• **What is expected**
Stop after the line containing "bottom_edge_r = 2.5; // [1.5:0.1:2.5]": print each line exactly from the first line of the listing up to that point.

• **Dataset excerpt**
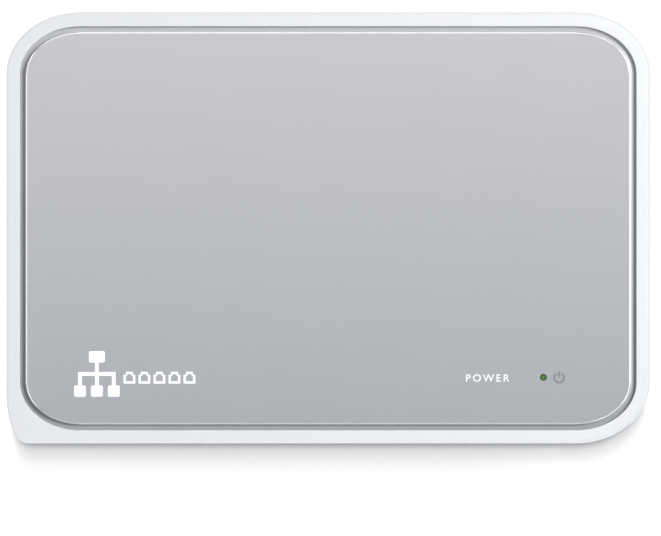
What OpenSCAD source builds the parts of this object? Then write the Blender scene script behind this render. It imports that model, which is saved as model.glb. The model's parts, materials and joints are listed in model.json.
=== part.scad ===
// Desktop network switch: a plastic box with five sockets and a power inlet in its front wall.
// X runs to the right seen from the socket side, Y to the back and Z up.
// The origin is the centre of the footprint, on the plane that the rubber feet stand on.

/* [Body] */
// Width over both side walls
body_w = 103.5; // [103.5:0.5:112]
// Depth from the socket wall to the back wall
body_d = 69.5; // [69.5:0.5:80]
// Height from the standing plane to the raised field of the top
body_h = 22; // [22:0.5:26]
// Thickness of the side walls
wall = 1.8; // [1.5:0.1:2]
// Thickness of the floor
floor_t = 1.8; // [1.5:0.1:2]
// Height of the joint line between the two shells
parting_z = 8; // [7.5:0.1:9]
// Lean of the side walls from the joint line to the top edge
draft = 0.2; // [0:0.05:0.3]
// Radius of the top outer edge
top_edge_r = 0.45; // [0.3:0.05:0.6]
// Radius of the bottom outer edge
bottom_edge_r = 2.5; // [1.5:0.1:2.5]

/* [Corners] */
// Half length of a soft corner across the width
corner_rx = 12.1; // [10:0.1:14]
// Half length of a soft corner across the depth
corner_ry = 10.1; // [9:0.1:12]
// Radius of the side wall where it runs into the corner beside the power inlet
inlet_side_r = 16.7; // [14:0.1:20]
// Height of that bend's start above the socket wall
inlet_side_start = 8; // [7:0.1:10]
// Radius of the tight corner beside the power inlet
inlet_tip_r = 3; // [2.8:0.1:4]

/* [Top panel] */
// Width of the white rim around the panel
rim_w = 2.45; // [1.8:0.05:2.6]
// How far the rim lies below the raised field
rim_drop = 0.25; // [0:0.05:0.3]
// Width of the groove around the raised field
groove_w = 0.9; // [0.8:0.1:1.5]
// Depth of the groove
groove_depth = 0.8; // [0.5:0.1:1]
// Width of the slope at the foot of the raised field
groove_root = 0.3; // [0.1:0.05:0.4]
// How far the panel sits off centre across the depth, towards the sockets
panel_shift = 0.1; // [0:0.05:0.2]
// Thickness of the panel at its raised field
panel_t = 1.6; // [1.5:0.1:2]
// Width of the cut edge around the raised field
panel_edge_w = 0.24; // [0.16:0.02:0.4]
// Slope of that cut edge
panel_edge_tilt = 32; // [20:1:45]

/* [Sockets] */
// Number of sockets
port_count = 5; // [5:1:5]
// Distance between socket centres
port_pitch = 13.9; // [13.7:0.1:14]
// Centre of the socket row, across the width
ports_x = -2.9; // [-3.2:0.1:-2.9]
// Clear width of a socket
socket_w = 11.8; // [11.7:0.1:12]
// Clear height of a socket below its latch notch
socket_h = 6.8; // [6.7:0.1:7]
// Depth of a socket
socket_depth = 12.6; // [12:0.1:13]

/* [Power inlet] */
// Centre of the power inlet, across the width
inlet_x = -43.6; // [-43.8:0.1:-43.5]
// Width of the inlet block
inlet_w = 7.4; // [7:0.1:7.4]
// Radius of the inlet's contact pin
inlet_pin_r = 0.65; // [0.5:0.05:0.8]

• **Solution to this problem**
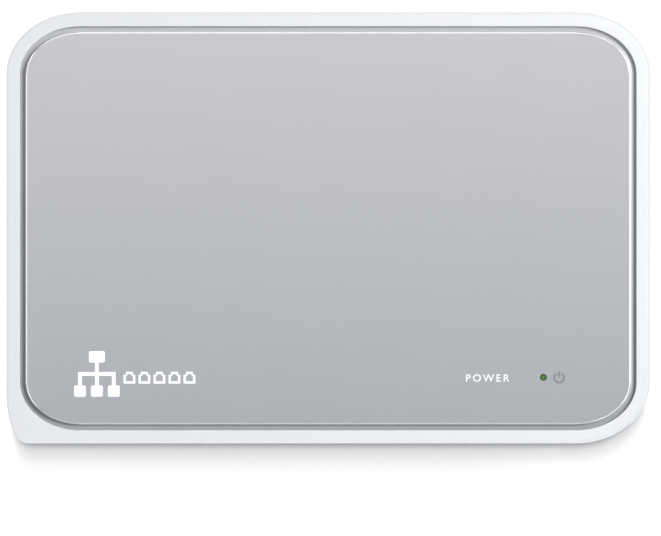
What OpenSCAD source builds the parts of this object? Then write the Blender scene script behind this render. It imports that model, which is saved as model.glb. The model's parts, materials and joints are listed in model.json.
=== part.scad ===
// Desktop network switch: a plastic box with five sockets and a power inlet in its front wall.
// X runs to the right seen from the socket side, Y to the back and Z up.
// The origin is the centre of the footprint, on the plane that the rubber feet stand on.

/* [Body] */
// Width over both side walls
body_w = 103.5; // [103.5:0.5:112]
// Depth from the socket wall to the back wall
body_d = 69.5; // [69.5:0.5:80]
// Height from the standing plane to the raised field of the top
body_h = 22; // [22:0.5:26]
// Thickness of the side walls
wall = 1.8; // [1.5:0.1:2]
// Thickness of the floor
floor_t = 1.8; // [1.5:0.1:2]
// Height of the joint line between the two shells
parting_z = 8; // [7.5:0.1:9]
// Lean of the side walls from the joint line to the top edge
draft = 0.2; // [0:0.05:0.3]
// Radius of the top outer edge
top_edge_r = 0.45; // [0.3:0.05:0.6]
// Radius of the bottom outer edge
bottom_edge_r = 2.5; // [1.5:0.1:2.5]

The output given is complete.